The problem —
Your task is to quote the listing below exactly, beginning with its first line and ending on the line bearing "end_straight = 40; // [20:1:60]".

* Start *

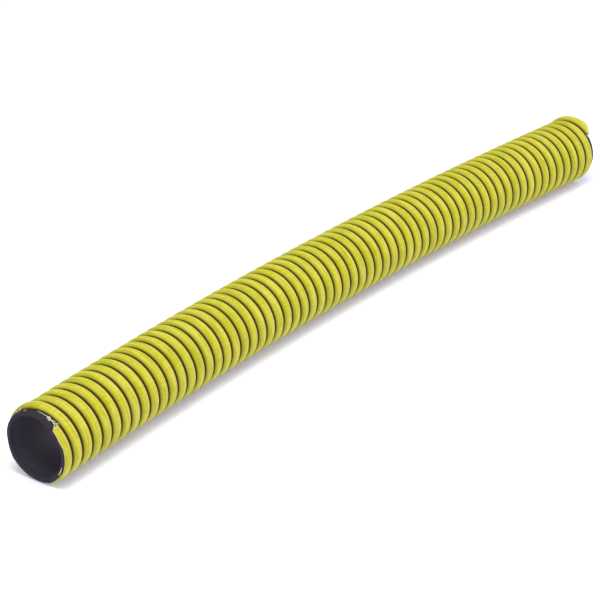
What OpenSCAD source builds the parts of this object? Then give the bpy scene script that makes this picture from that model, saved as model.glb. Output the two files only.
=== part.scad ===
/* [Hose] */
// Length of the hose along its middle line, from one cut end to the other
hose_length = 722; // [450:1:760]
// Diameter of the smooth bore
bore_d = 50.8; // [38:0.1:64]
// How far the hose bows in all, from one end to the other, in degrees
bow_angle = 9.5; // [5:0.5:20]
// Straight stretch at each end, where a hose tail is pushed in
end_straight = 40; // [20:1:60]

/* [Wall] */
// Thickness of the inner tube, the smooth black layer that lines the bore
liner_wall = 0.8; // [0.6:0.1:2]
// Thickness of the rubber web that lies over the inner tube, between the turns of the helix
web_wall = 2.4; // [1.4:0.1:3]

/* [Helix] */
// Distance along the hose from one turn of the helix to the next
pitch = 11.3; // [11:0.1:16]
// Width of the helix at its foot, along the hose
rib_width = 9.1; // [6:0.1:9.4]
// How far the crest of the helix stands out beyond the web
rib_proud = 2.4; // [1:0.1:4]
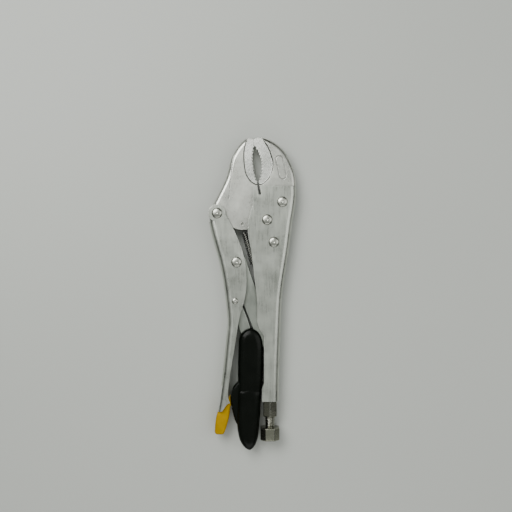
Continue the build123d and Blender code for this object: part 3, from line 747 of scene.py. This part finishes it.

* End *

Answer to the problem —
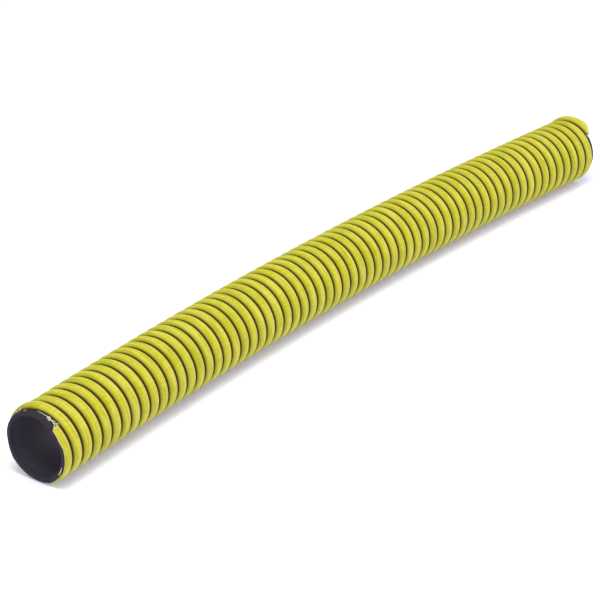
What OpenSCAD source builds the parts of this object? Then give the bpy scene script that makes this picture from that model, saved as model.glb. Output the two files only.
=== part.scad ===
/* [Hose] */
// Length of the hose along its middle line, from one cut end to the other
hose_length = 722; // [450:1:760]
// Diameter of the smooth bore
bore_d = 50.8; // [38:0.1:64]
// How far the hose bows in all, from one end to the other, in degrees
bow_angle = 9.5; // [5:0.5:20]
// Straight stretch at each end, where a hose tail is pushed in
end_straight = 40; // [20:1:60]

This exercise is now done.